Core Module#

Core data structures for MALDI-TOF mass spectrometry analysis.

MaldiSpectrum#

class maldiamrkit.MaldiSpectrum(source, *, pipeline=None, verbose=False)[source]#

Bases: object

A single MALDI-TOF spectrum.

Provides methods for loading, preprocessing, binning, and visualizing individual mass spectra.

Parameters:
  • source (str, Path, or pd.DataFrame) – Source of the spectrum data. Can be a file path or a DataFrame with columns ‘mass’ and ‘intensity’.

  • pipeline (PreprocessingPipeline, optional) – Preprocessing pipeline. If None, uses the default pipeline.

  • verbose (bool, default=False) – If True, print progress messages.

Variables:
  • path (Path or None) – Path to the source file, if loaded from file.

  • id (str) – Identifier for the spectrum (filename stem or ‘in-memory’).

  • pipeline (PreprocessingPipeline) – Preprocessing pipeline.

Raises:
  • ValueError – If the source DataFrame is empty or missing required columns (‘mass’, ‘intensity’).

  • TypeError – If the ‘mass’ or ‘intensity’ columns are not numeric, or if source is not a supported type.

Examples

>>> spec = MaldiSpectrum("raw/abc.txt")
>>> spec.preprocess()
>>> spec.bin(3)
>>> from maldiamrkit.visualization import plot_spectrum
>>> plot_spectrum(spec)
__init__(source, *, pipeline=None, verbose=False)[source]#
Parameters:
Return type:

None

property raw: DataFrame#

Return a copy of the raw spectrum data.

property bin_width: int | float | None#

Return the bin width used for binning, or None if not binned.

property bin_method: str | None#

Return the binning method used, or None if not binned.

property bin_metadata: DataFrame#

Return bin metadata with bin boundaries and widths.

Returns:

DataFrame with columns: bin_index, bin_start, bin_end, bin_width.

Return type:

pd.DataFrame

Raises:

RuntimeError – If bin() has not been called.

property preprocessed: DataFrame#

Return the preprocessed spectrum.

Raises:

RuntimeError – If preprocess() has not been called.

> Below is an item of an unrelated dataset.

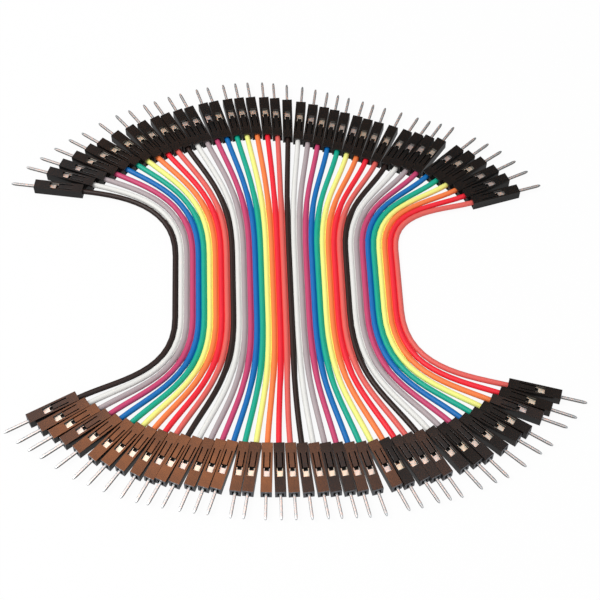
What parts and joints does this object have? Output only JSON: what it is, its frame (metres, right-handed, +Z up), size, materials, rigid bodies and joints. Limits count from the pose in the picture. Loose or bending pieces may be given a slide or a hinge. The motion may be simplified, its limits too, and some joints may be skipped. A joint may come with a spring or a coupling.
{
  "type": "breadboard jumper wire",
  "caption": "Rainbow ribbon of bonded jumper wires, split and fanned at both ends into rows of single-pin plugs, for linking sockets on a prototyping board.",
  "frame": {"origin": "middle of the outline in plan, on the surface that the leads lie on", "axes": "+Y along the bonded ribbon towards the far row of plugs, +X across the ribbon from the black lead to the brown one, +Z up"},
  "size_m": [0.1364, 0.1268, 0.0025],
  "materials": {
    "insulation_black": "smooth flexible PVC insulation, black, slightly waxy sheen",
    "insulation_white": "smooth flexible PVC insulation, white, slightly waxy sheen",
    "insulation_grey": "smooth flexible PVC insulation, grey, slightly waxy sheen",
    "insulation_purple": "smooth flexible PVC insulation, purple, slightly waxy sheen",
    "insulation_blue": "smooth flexible PVC insulation, blue, slightly waxy sheen",
    "insulation_green": "smooth flexible PVC insulation, green, slightly waxy sheen",
    "insulation_yellow": "smooth flexible PVC insulation, yellow, slightly waxy sheen",
    "insulation_orange": "smooth flexible PVC insulation, orange, slightly waxy sheen",
    "insulation_red": "smooth flexible PVC insulation, red, slightly waxy sheen",
    "insulation_brown": "smooth flexible PVC insulation, brown, slightly waxy sheen",
    "housing_black": "smooth moulded black plastic, semi-gloss",
    "contact_metal": "bright plated sheet metal with a pale warm tint"
  },
  "bodies": {
    "root": {"wire_01_black": "insulation_black", "housing_01_far": "housing_black", "contact_01_far": "contact_metal", "housing_01_near": "housing_black", "contact_01_near": "contact_metal", "lead_02_white": "insulation_white", "lead_03_grey": "insulation_grey", "lead_04_purple": "insulation_purple", "lead_05_blue": "insulation_blue", "lead_06_green": "insulation_green", "lead_07_yellow": "insulation_yellow", "lead_08_orange": "insulation_orange", "lead_09_red": "insulation_red", "lead_10_brown": "insulation_brown", "wire_11_black": "insulation_black", "housing_11_far": "housing_black", "contact_11_far": "contact_metal", "housing_11_near": "housing_black", "contact_11_near": "contact_metal", "lead_12_white": "insulation_white", "lead_13_grey": "insulation_grey", "lead_14_purple": "insulation_purple", "lead_15_blue": "insulation_blue", "lead_16_green": "insulation_green", "lead_17_yellow": "insulation_yellow", "lead_18_orange": "insulation_orange", "lead_19_red": "insulation_red", "lead_20_brown": "insulation_brown", "wire_21_black": "insulation_black", "housing_21_far": "housing_black", "contact_21_far": "contact_metal", "housing_21_near": "housing_black", "contact_21_near": "contact_metal", "lead_22_white": "insulation_white", "lead_23_grey": "insulation_grey", "lead_24_purple": "insulation_purple", "lead_25_blue": "insulation_blue", "lead_26_green": "insulation_green", "lead_27_yellow": "insulation_yellow", "lead_28_orange": "insulation_orange", "lead_29_red": "insulation_red", "lead_30_brown": "insulation_brown", "wire_31_black": "insulation_black", "housing_31_far": "housing_black", "contact_31_far": "contact_metal", "housing_31_near": "housing_black", "contact_31_near": "contact_metal", "lead_32_white": "insulation_white", "lead_33_grey": "insulation_grey", "lead_34_purple": "insulation_purple", "lead_35_blue": "insulation_blue", "lead_36_green": "insulation_green", "lead_37_yellow": "insulation_yellow", "lead_38_orange": "insulation_orange", "lead_39_red": "insulation_red", "wire_40_brown": "insulation_brown", "housing_40_far": "housing_black", "contact_40_far": "contact_metal", "housing_40_near": "housing_black", "contact_40_near": "contact_metal"}
  },
  "joints": []
}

property binned: DataFrame#

Return the binned spectrum.

Raises:

RuntimeError – If bin() has not been called.

preprocess()[source]#

Run preprocessing pipeline on the raw spectrum.

Returns:

Self, for method chaining.

Return type:

MaldiSpectrum

bin(bin_width=3, method=BinningMethod.uniform, custom_edges=None, **kwargs)[source]#

Bin the spectrum into m/z intervals.

Automatically calls preprocess() if not already done. Supports multiple binning strategies.

Parameters:
  • bin_width (int or float, default=3) – Width of each bin in Daltons. For ‘uniform’, this is the fixed width. For ‘proportional’, this is the reference width at mz_min. Ignored for ‘adaptive’ and ‘custom’ methods.

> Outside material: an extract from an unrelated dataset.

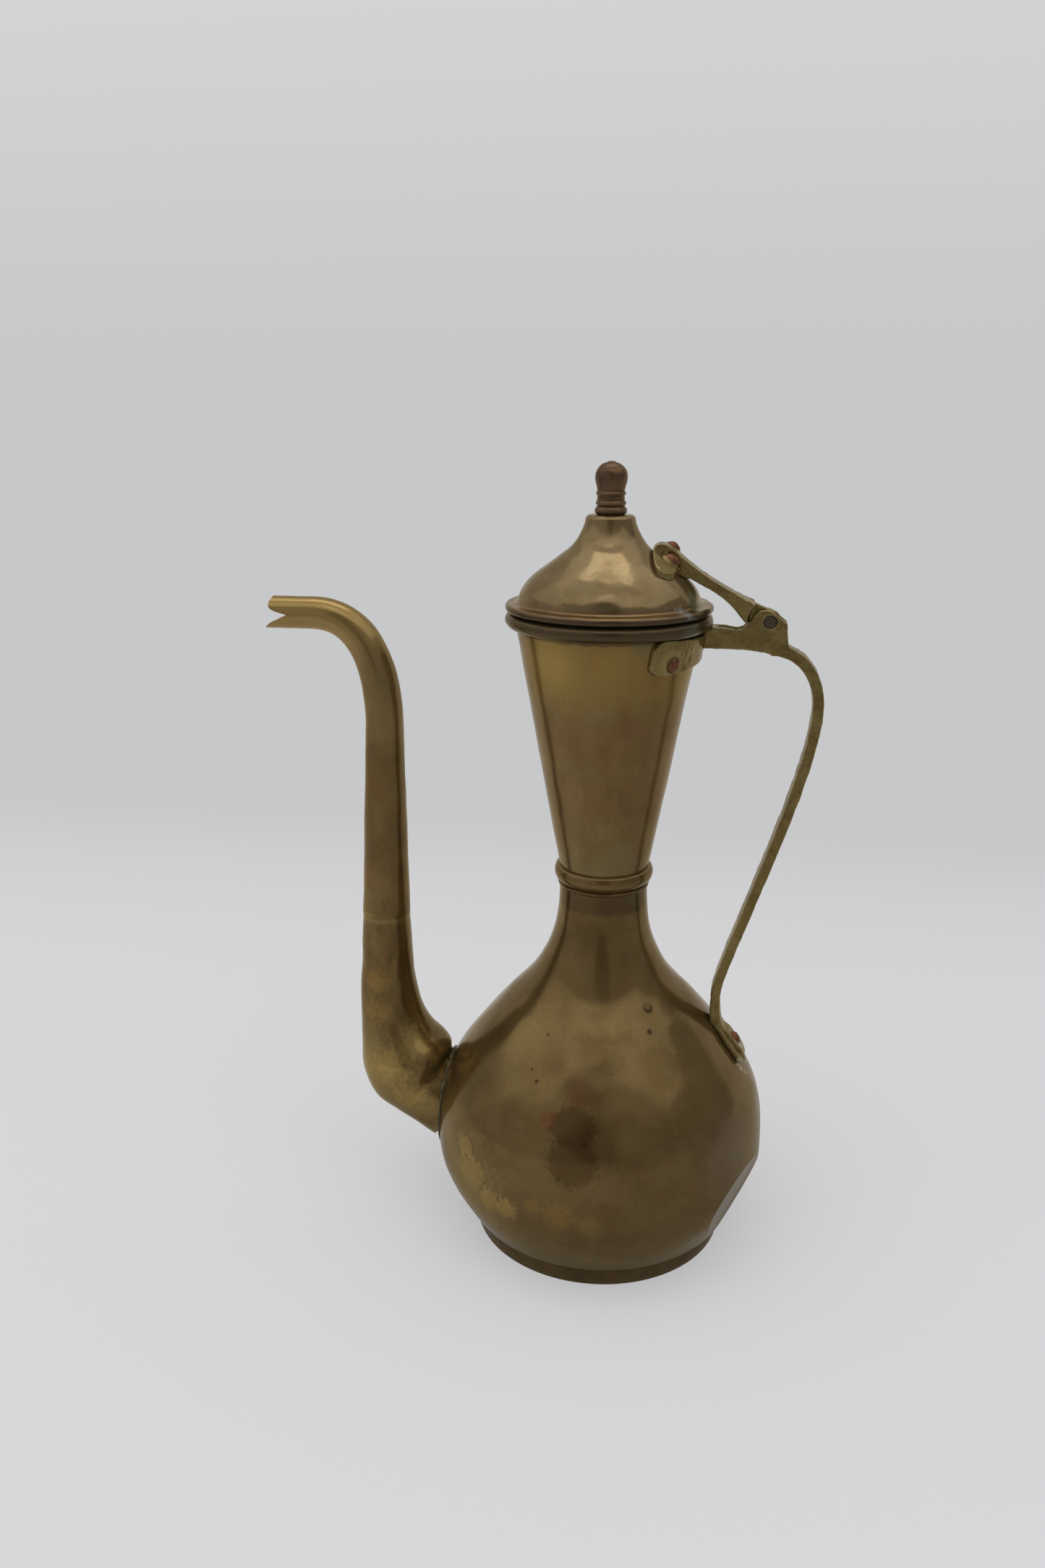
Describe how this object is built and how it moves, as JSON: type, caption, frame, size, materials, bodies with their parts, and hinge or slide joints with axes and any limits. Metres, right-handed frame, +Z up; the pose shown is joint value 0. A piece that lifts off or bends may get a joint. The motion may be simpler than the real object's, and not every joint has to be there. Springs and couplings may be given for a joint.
{
  "type": "long-necked brass ewer",
  "caption": "Long-necked metal pouring pot with a round bulb, swan-neck spout with a slit beak, strap handle and hinged domed lid.",
  "frame": {"origin": "centre of the foot ring's bottom plane, on the pot's axis", "axes": "+Z up along the pot's axis, +X towards the handle, the spout is on -X, the hinge pin runs along Y"},
  "size_m": [0.2301, 0.1446, 0.3364],
  "materials": {
    "foot_brass": "dark aged brass, worn at the edge",
    "bulb_brass": "aged olive-brown brass, softly polished, with stains and fine hammer facets",
    "cone_brass": "aged golden-brown brass, smooth",
    "spout_brass": "aged brass with golden rubbed patches",
    "lid_brass": "aged brass with hammer facets, softly polished",
    "finial_brass": "turned brass, worn smooth",
    "cast_brass": "yellow cast brass, filed, with rubbed edges",
    "copper": "red-brown copper, domed by a hammer",
    "iron": "dark iron wire",
    "solder": "grey-green solder"
  },
  "bodies": {
    "pot": {"foot_ring": "foot_brass", "base_disc": "foot_brass", "bulb": "bulb_brass", "bulb_neck": "bulb_brass", "neck_collar": "bulb_brass", "neck_cone": "cone_brass", "mouth_wire": "iron", "spout_elbow": "spout_brass", "spout_tube": "spout_brass", "spout_seam": "solder", "handle": "cast_brass", "hinge_pin": "iron", "neck_rivet_near": "copper", "neck_rivet_far": "copper", "foot_rivet": "copper"},
    "lid": {"lid_dome": "lid_brass", "lid_wire": "iron", "lid_bezel": "lid_brass", "lid_strap": "cast_brass", "lid_rivet_near": "copper", "lid_rivet_far": "copper", "finial": "finial_brass", "finial_rove": "finial_brass"}
  },
  "joints": [
    {"name": "lid_hinge", "type": "hinge", "parent": "pot", "child": "lid", "pos_m": [0.0638, 0, 0.27565], "axis": [0, 1, 0], "range_deg": [0, 115]}
  ]
}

  • method (str, default='uniform') – Binning method. One of ‘uniform’, ‘proportional’, ‘adaptive’, ‘custom’.

  • custom_edges (array-like, optional) – User-provided bin edges. Required if method=’custom’.

  • **kwargs (dict) – Additional parameters for specific methods: - adaptive_min_width : float, default=1.0 - adaptive_max_width : float, default=10.0

Returns:

Self, for method chaining.

Return type:

MaldiSpectrum

Examples

>>> spec.bin(3)  # uniform binning
>>> spec.bin(3, method='proportional')
>>> spec.bin(method='adaptive', adaptive_min_width=1.0, adaptive_max_width=10.0)
>>> spec.bin(method='custom', custom_edges=[2000, 5000, 10000, 20000])
save(path, *, stage='binned', fmt='csv')[source]#

Save spectrum data to a file.

Parameters:
  • path (str or Path) – Output file path.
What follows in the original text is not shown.